On the 15th of July, having learnt of the French declaration of war against Prussia, he undertakes a voyage to the North Sea, accompanying prince Napoleon. Shortly after, he returns to Paris. In November, he is reinstated into the Collège de France. The sudden announcement of the French defeat ruins his hopes. On 16th September, 1870, in Le journal des débats, he addresses the following words to David-Friedrich Strauss: ‘The world’s greatest misfortune lies in the fact that France does not understand Germany, and vice versa’.

  The events that take place is 1871 impact him greatly: in The Antichrist, he develops the account of the last days of Jerusalem, under the influence of what he had witnessed during the two sieges of Paris.

  Many authors make the most of things to give their opinion of the times: Michelet (in La France devant l’Europe),255 George Sand (in Journal d’un voyageur pendant la guerre),256 Emile Montégut, Charles de Mazade, and others. Renan is also of the view that the time had come for him to publish some sort of manifesto. He proceeds to write La réforme intellectuelle et morale,257 a literary work whose publication on 6th December, 1871 probably prompted Gobineau to leave his manuscript entitled Ce qui est arrive à la France en 1870 unfinished.

  The United States of Europe

  In this book, Renan depicts a depleted country, wondering what causes have led to its decline. Denouncing Rousseau’s ‘false politics’, he condemns the ideas of 1789 that had once seduced him: ‘The France of the Middle-Ages is a Germanic construction, erected by a Germanic military aristocracy characterised by Gallic-Roman elements. France’s age-old effort consisted in expelling from its bosom all the elements deposited by the Germanic invasion, an endeavour that lasted until the Revolution, the last convulsion of the entire process. […] Had France not dragged the Languedoc and Provence into its sphere of activities, we would now be a serious, active, Protestant and parliamentary nation!’

  So as to offer an explanation for the fall of the monarchy, he resorts to the following image: ‘France was once an enormous shareholder company, established by the ancient, first-rate speculators of the Capetian House. The shareholders then beheaded the chief banking executive, believing themselves capable of performing equally well in matters of company business once the founders had been eliminated. All that the company now has to offer, however, is a share of shame and loss’.

  It is the democratic principle that he holds responsible for this development: ‘The France that has been shaped by universal suffrage has become profoundly materialistic: ancient France’s noble concerns, including patriotism, a passion for beauty and a love of glory, have vanished alongside the nobility whose members once embodied the very soul of France. The assessment and governance of things has been surrendered to the masses’.

  He then expands on things: ‘No one can discipline themselves.

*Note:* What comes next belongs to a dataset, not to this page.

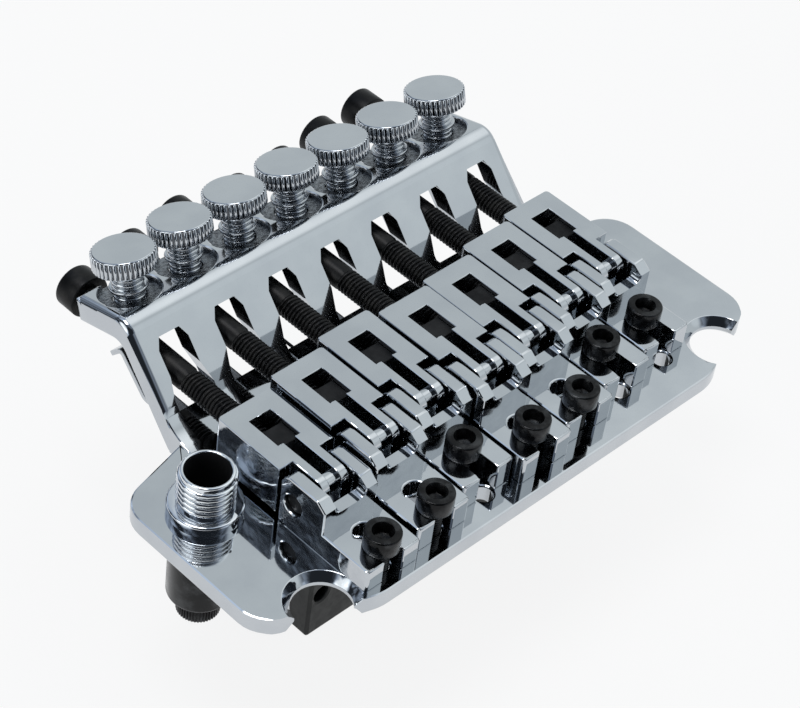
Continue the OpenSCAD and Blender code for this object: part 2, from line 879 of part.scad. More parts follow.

In the absence of a master, children left to their own devices receive no upbringing: all they do is play and waste time. […] A republican society is as weak as a military corps that nominates its own officers: the fear of not being re-elected paralyses all energy’.

  Railing against egalitarianism, he expresses his lack of esteem for the crowds, crowds that he is wary not to confuse with the people (from which he himself stems, as he constantly reminds us): ‘The original sin of every democratic institution lies in the sacrifices that one has to make in honour of the crowd’s superficial mindset… A sufficient amount of reason to govern and reform a people could never emerge from the masses… Intellectual culture ceases to ascend as soon as it aspires to spread’.

  In his Prayer on the Acropolis, the author had already stated: ‘Oh, Democracy! Teach us to extract a diamond from the impure masses!’

  Renan has no expectations with regard to the emerging republic: ‘The fate of the republic is to simultaneously cause anarchy and to repress it most drastically’. He adds: ‘As for Communism, not only do I regard it as an impossibility, but even as a folly, or, to express things more adequately, a fantastical creation’.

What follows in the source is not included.